Recently in the US, at an “Over-population Conference” in Washington DC, a former Governor of Colorado Richard D Lamm spoke on the startling subject, how to destroy America. Before he spoke an eminent college professor Victor Hansen Davis talked about his latest book, 'Mexifornia,' explaining how immigration - both legal and illegal was destroying the entire state of California.
Richard D Lamm followed describing eight methods for the destruction of the United States.
His first one riveted the audience. 'First, to destroy America, turn America into a bilingual or multi-lingual and bicultural country. -- History shows that no nation can survive the tension, conflict, and antagonism of two or more competing languages and cultures. It is a blessing for an individual to be bilingual; however, it is a curse for a society to be bilingual.”

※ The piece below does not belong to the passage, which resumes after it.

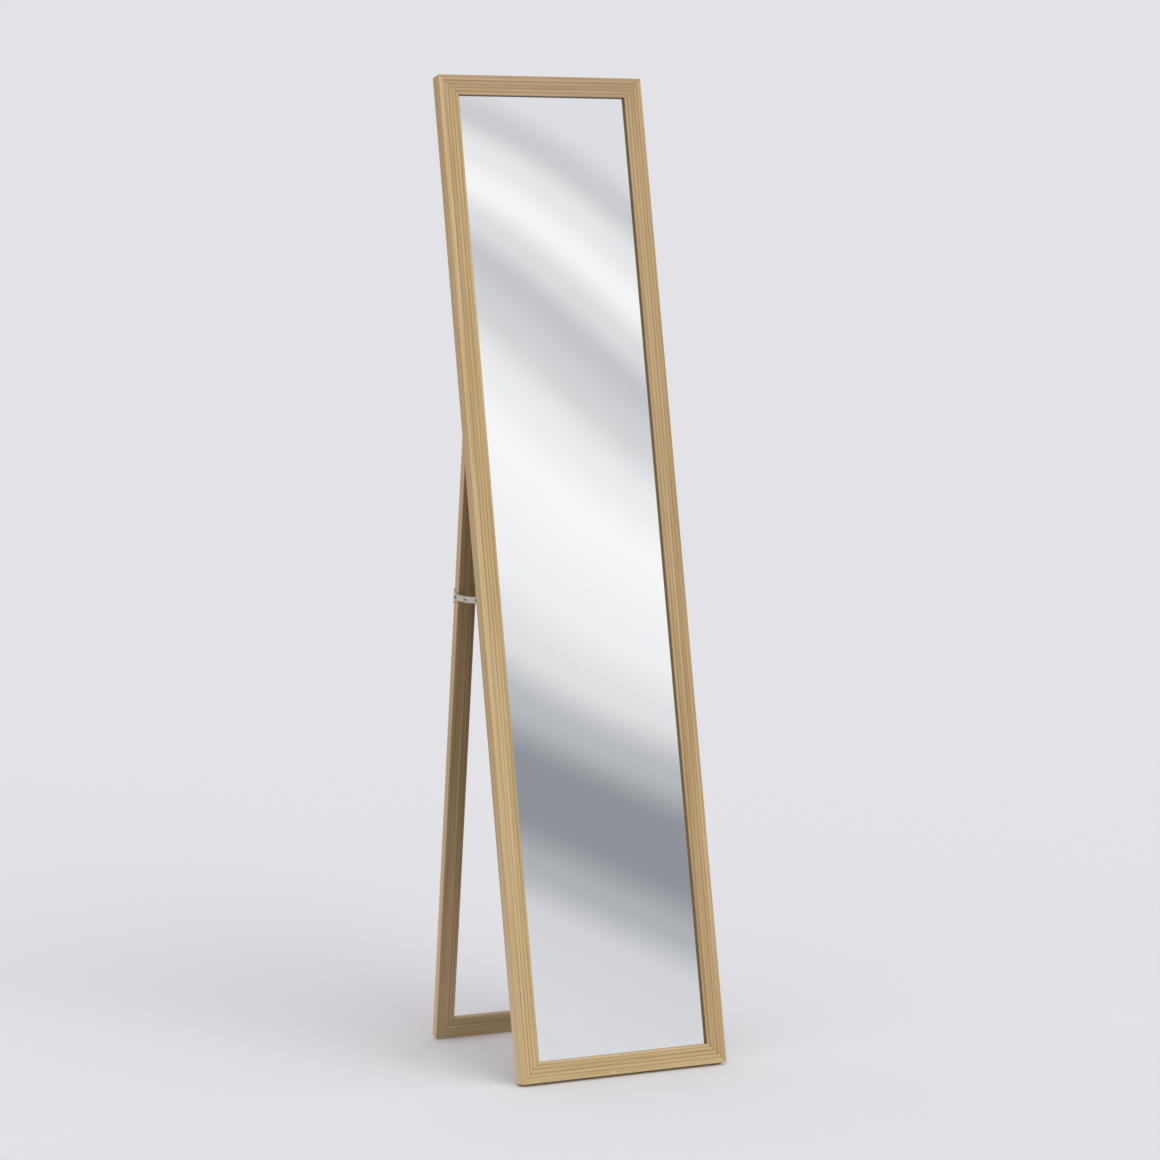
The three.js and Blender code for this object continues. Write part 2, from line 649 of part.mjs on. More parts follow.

Lamm continued “The histories of bilingual and bicultural societies that do not assimilate are histories of turmoil, tension, and tragedy. Canada, Belgium, Malaysia, and Lebanon all face crises of national existence in which minorities press for autonomy , if not independence. -- France faces difficulties with Basques, Bretons, Corsicans and Muslims.”
Lamm further explained the steps towards destruction of America:-
- Invent 'multiculturalism' and encourage immigrants to maintain their culture.
- Celebrate diversity rather than unity.
- Make the fastest growing demographic group the least educated.
- Get big foundations and business to give these efforts lots of money.
- Establish the cult of “Victimology.” In other words get all minorities to think that their lack of success was the fault of the majority.
- Start a grievance industry blaming all minority failure on the majority.
- Make it taboo to talk about anything against the cult of 'diversity.'
Discussion would be stopped and thinking paralysed by counter accusations of 'racist' or 'xenophobe' he added.
Richard Lamm’s address received no applause - only a stunned silence.
“ Every American in that room knew that everything Lamm enumerated was proceeding methodically, quietly, darkly, yet pervasively across the United States today. Discussion is being suppressed,” said a report.
In New Zealand is discussion suppressed by accusations of “racist” and “xenophobia”? After all, immigration is a hot topic. NZ First leader Winston Peters has been strongly opposed to uncontrolled immigration. In a recent speech Peters said “having near 72,000 plus net immigrants settling here permanently every year is way too much for our small society.”
Immediately the cries of 'racist' or 'xenophobe' - just as Richard Lamm described - followed. But name calling suffocates and stifles sensible debate.
Immigration is an important debate but so is the bigger picture around New Zealand’s lack of a population policy relative to not only composition but size also.
Richard Lamm’s reference to the “grievance industry” and “victimology” raises issues around the Treaty of Waitangi. Surely the Treaty of Waitangi’s fundamental intent was to create “one society” and avoid a divided one? Besides that would have been synonymous with the egalitarian society, which early Europeans deliberately set up, on the basis of opportunity for all - regardless of wealth and/or ethnicity.
Our European forebears wished to rid themselves of a feudal system that gave privilege to the wealthy upper class. In an egalitarian society, there are no privileges. Everyone is equal with equal opportunity. It was written into laws such as around trout fishing and duck shooting where fish and game, unlike the UK, are public resources available to all.
Besides, all New Zealanders are now of mixed ancestry.
Undeniably some unscrupulous early European settlers did by deceit and deception, acquire land. Yet before European settlement Maori chiefs conquered tribes by war-like force and seized land and treasures. What is the difference, except one was by trickery and the other by aggressive assault?
But sadly we are increasingly divided and even bilingually too. Several years ago I attended a Marlborough fisheries meeting where “Maori” speakers spoke for 30 minutes in Maori, then left without translation of their oratory, leaving the remaining attendance to converse in English and wondering what the previous speakers had said.
Today a number of my friends have Maori ancestry but all firmly believe the Treaty’s aim was “one people”. Yet I sense a reluctance from those friends to publicly speak up for fear of being branded “racist”.
In the 1960s, I played in Hawke's Bay senior rugby in a team broadly comprising a mix of New Zealanders with European and Maori ancestry. We all got on fine and such was the team spirit, we became labelled as the “giant killers” of the competition taking down teams boasting All Blacks.
Oh for that teamwork today as a nation.
The writer, Tony Orman, is a Marlborough-based journalist, author and conservationist.